They can fall off on the freeway, bouncing into oblivion. Or they might mysteriously disappear into the night, sometimes two or four at a time. In an awkward driving moment, you can scuff them up by parking too close to the curb.
Whether your hubcaps are abused or absent, many motorists find it embarrassing to drive a car without a full set of decent-looking wheel covers.
Sure, the car will still go just like it always has. But driving around sans hubcaps makes your car--and you, by extension--look sloppy. Sort of half-dressed. Like the kind of person who would leave home without a belt or earrings.
Originally created to keep dirt out of a vehicle's wheel workings, hubcaps also help keep up appearances by covering unglamorous steel wheels and hiding the lug nuts and the grease cap at the end of the axle.
Replacing even one can be expensive--some large, fancy wheel covers can run $100 or more. One local shop quoted a price of $254 for a new factory hubcap for a 1989 Buick LeSabre, or $1,016 for a set of four.
But wheel covers, or the lack of them, can make or break a car's appeal. And breaking up a set, through loss, theft or damage, can cut hundreds of dollars from its resale value.
Fortunately, replacements have become relatively easy to find from a variety of sources willing to assuage your pain--for a price.
Dealerships can order new ones from the factory for late-model vehicles. And you can save money, and often locate hard-to-find wheel covers for older vehicles, by shopping at used hubcap shops, on the Internet or at auto recycling yards.
Before shopping, however, it helps to know some terminology--and to know that those in the industry don't totally agree on it.
Generally, a hubcap is for older vehicles and covers only the center of the steel wheel, hiding the lug nuts and axle cap, or hub; a center cap is part of a newer vehicle's decorative alloy or styled wheel, but like an older steel wheel's hub cap, covers the lug nuts and axle cap. A wheel cover is a large decorative piece that covers the entire wheel.
But for our purposes, we'll call them all hubcaps. These days, they can be made of metal or plastic.

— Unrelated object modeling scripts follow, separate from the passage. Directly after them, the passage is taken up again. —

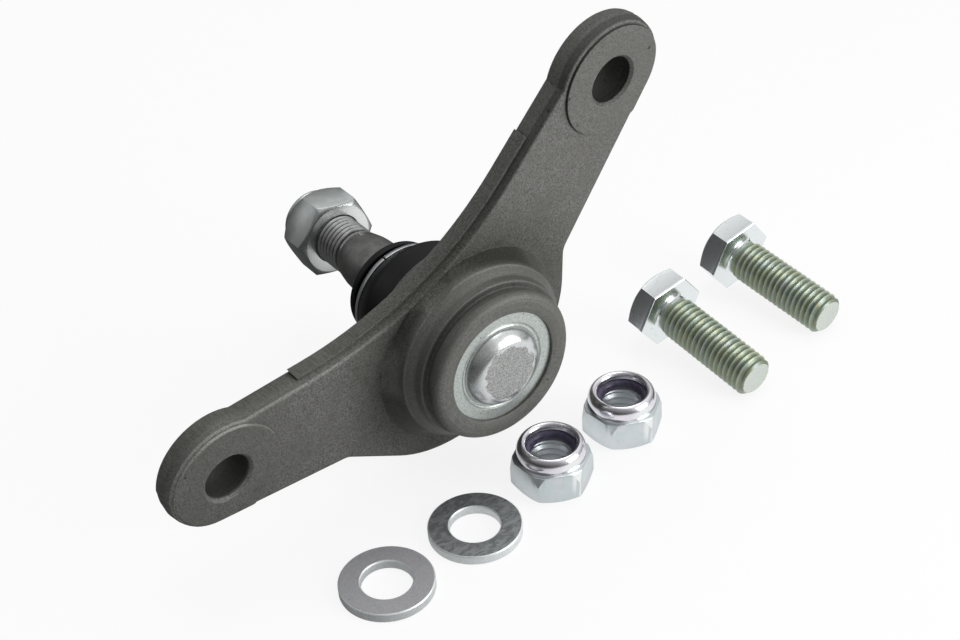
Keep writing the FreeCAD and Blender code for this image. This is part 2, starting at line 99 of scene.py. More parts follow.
BOLT_FLATS, BOLT_LENGTH, HEAD_H, BOLT_NECK_R, BOLT_THREAD_Y = 19.0, 33.4, 7.2, 5.25, 1.3
BOLTS = {"bolt_a": (102.2, 8.1, -85.9, 8.6), "bolt_b": (69.3, 0.8, -87.9, 8.7)}

NUTS = {"kit_nut_a": (7.7, -23.4, 33.0), "kit_nut_b": (34.8, -19.1, 35.4)}

# Corners sharper than this stay sharp, and a height over the whole object
SHARP_CORNER, ABOVE_ALL = math.radians(32), 500.0


# Shapes

def turned(corners, steps=112):
    """A closed skin turned about Y from corners (radius, y) or (radius, y, rounding)."""
    bm = bmesh.new()
    line = [bm.verts.new((corner[0], corner[1], 0)) for corner in corners]
    for first, second in zip(line, line[1:] + line[:1]):
        bm.edges.new((first, second))
    for vert, corner in zip(line, corners):
        if len(corner) > 2:
            bmesh.ops.bevel(bm, geom=[vert], offset=corner[2], segments=max(3, int(corner[2] * 6)),
                            affect="VERTICES", profile=0.5, material=-1)
    bmesh.ops.spin(bm, geom=bm.verts[:] + bm.edges[:], cent=(0, 0, 0), axis=(0, 1, 0),
                   dvec=(0, 0, 0), angle=math.tau, steps=steps, use_merge=True)
    bmesh.ops.remove_doubles(bm, verts=bm.verts, dist=1e-4)
    return bm


def open_edges(bm, y):
    """The open edges that lie at height y."""
    return [edge for edge in bm.edges
            if edge.is_boundary and all(abs(vert.co.y - y) < 1e-3 for vert in edge.verts)]


def ring_of_edges(bm, radius, y):
    """A new ring of edges about Y."""
    made = bmesh.ops.create_circle(bm, cap_ends=False, radius=radius, segments=HEX_STEPS)["verts"]
    bmesh.ops.rotate(bm, verts=made, cent=(0, 0, 0), matrix=Matrix.Rotation(math.pi / 2, 3, "X"))
    bmesh.ops.translate(bm, verts=made, vec=(0, y, 0))
    return list({edge for vert in made for edge in vert.link_edges})


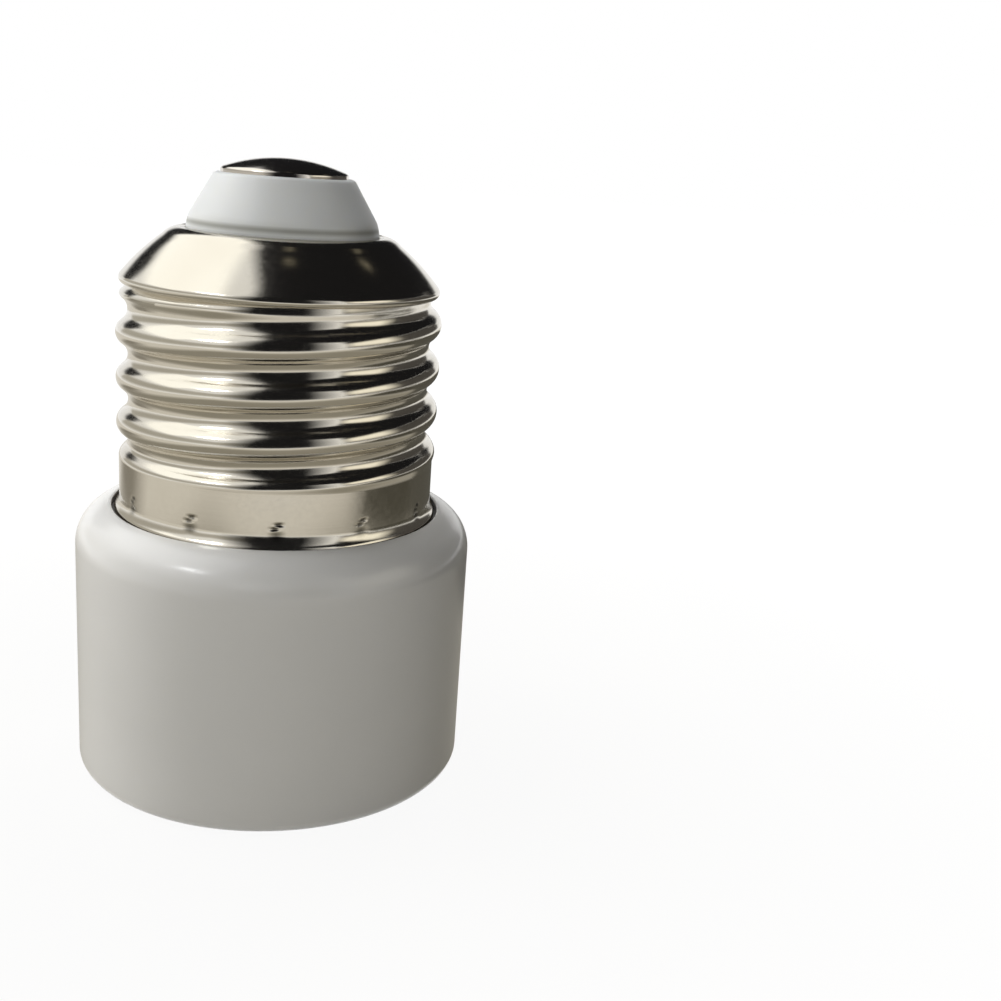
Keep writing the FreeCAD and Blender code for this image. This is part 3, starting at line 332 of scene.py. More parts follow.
class Shader:
    """A node material with short calls to add and link its nodes."""

    def __init__(self, name: str) -> None:
        """Start a material with one Principled shader.

        Args:
            name: Name of the material.
        """
        self.material = bpy.data.materials.new(name)
        self.material.use_nodes = True
        self.tree = self.material.node_tree
        self.shader = self.tree.nodes["Principled BSDF"]
        self.place = self.tree.nodes.new("ShaderNodeTexCoord").outputs["Object"]

    def add(self, kind: str, inputs: dict[str | int, object] | None = None, **settings: object) -> Node:
        """Add a node.

        Args:
            kind: The node's type, without the ShaderNode in front.
            inputs: Values or sockets by the input's name or number.
            settings: Properties of the node itself.

        Returns:
            The node.
        """
        node = self.tree.nodes.new("ShaderNode" + kind)
        for key, value in settings.items():
            setattr(node, key, value)
        for key, value in (inputs or {}).items():
            self.put(node.inputs[key], value)
        return node

    def put(self, socket: NodeSocket, value: object) -> None:
        """Link a socket to another, or write a plain value on it.

        Args:
            socket: The socket.
            value: The other socket, or the value.
        """
        if isinstance(value, NodeSocket):
            self.tree.links.new(value, socket)
        else:
            socket.default_value = value

    def set(self, **values: object) -> None:
        """Write values or links on the Principled shader.

        Args:
            values: Input names, with an underscore for each space.
        """
        for key, value in values.items():
            self.put(self.shader.inputs[key.replace("_", " ")], value)

    def maths(self, operation: str, *values: object) -> NodeSocket:
        """The result of one Math node."""
        return self.add("Math", dict(enumerate(values)), operation=operation).outputs["Value"]

    def vector(self, operation: str, *values: object) -> Node:
        """One Vector Math node."""
        return self.add("VectorMath", dict(enumerate(values)), operation=operation)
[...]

Usually, the most expensive option when seeking a replacement is to buy a new one from a dealership, Less expensive is to shop at a hubcap store, many of which sell both new and used. The least expensive option--but often the most time-consuming--is to shop a junkyard.
Suppose you need to replace a 16-inch hubcap on a 1995 Chrysler Sebring:
* A Chrysler dealer in the San Fernando Valley quoted a price of $67 for a new replacement from the factory.
* At Van Nuys Hub Caps & Wheels, manager Robert Lopez quoted a price of $20.50 for a used one, or $54 for a new one from the factory.
* The same hubcap, used, would be about $20 at Kilroy's Auto Dismantling in Wilmington, which keeps an up-to-date inventory of stock on hand and can tell a shopper right away whether the desired piece is available.
* And at Pick Your Part in Sun Valley, a self-service recycler, the same hubcap would cost just $9 plus tax and the yard's standard $2 admission. But first you'd have to find it--Pick Your Part yards don't maintain inventory lists. So you might visit several times before you find a 1995 Sebring with wheel covers matching yours. And you need to take your own tools and remove it yourself.
Some hubcaps are harder to track down than others. Among the most difficult to find are those for 1950s Chevrolets and old Cadillacs, says Rick Mefferd, owner of Hubcaps Only in Ontario. He estimates his inventory at more than a million pieces. Mefferd also sells online at http://www.hubcapsonly.com.
If you buy from a retail store instead of through an Internet dealer, ask the seller to install your newly acquired replacement hubcaps, Mefferd says.
And inspect them before buying, whether new or used.
If you notice that some of the clips on the back of the hubcap are missing, ask for a different one, with all of the clips intact. These are what secure the hubcap to the wheel.
After work has been done on your car, check to see that the hubcaps have been fitted evenly on the wheel, Mefferd advises. If they aren't--a gap between the wheel and the inside edge of the cap is the telltale sign--even a small bump in the road can send you hubcap shopping again.
Here's how to examine for a tight fit:
Tap lightly around the outside of the hubcap with your fist. It should sound solid, not hollow. If the cap sounds like it is moving or if it is vibrating, you can remove the cover with the flat end of the tire iron in your tool kit, and then reinstall it properly.
To do that, center the cover over the wheel and note the position of the clips. If the hubcap has a notch or hole on one side, it is for the tire inflation valve to poke through and should be fitted over the valve stem. Tap one set of clips at a time with the palm of your hand to seat it firmly in the wheel.
If you think a hubcap is loose, don't pound on it. That will just break the clips that secure it, Mefferd advises.
And don't kick the wheel covers to seat them, Lopez warns. That can also break the clips.
And a broken clip almost always leads to a lost hubcap.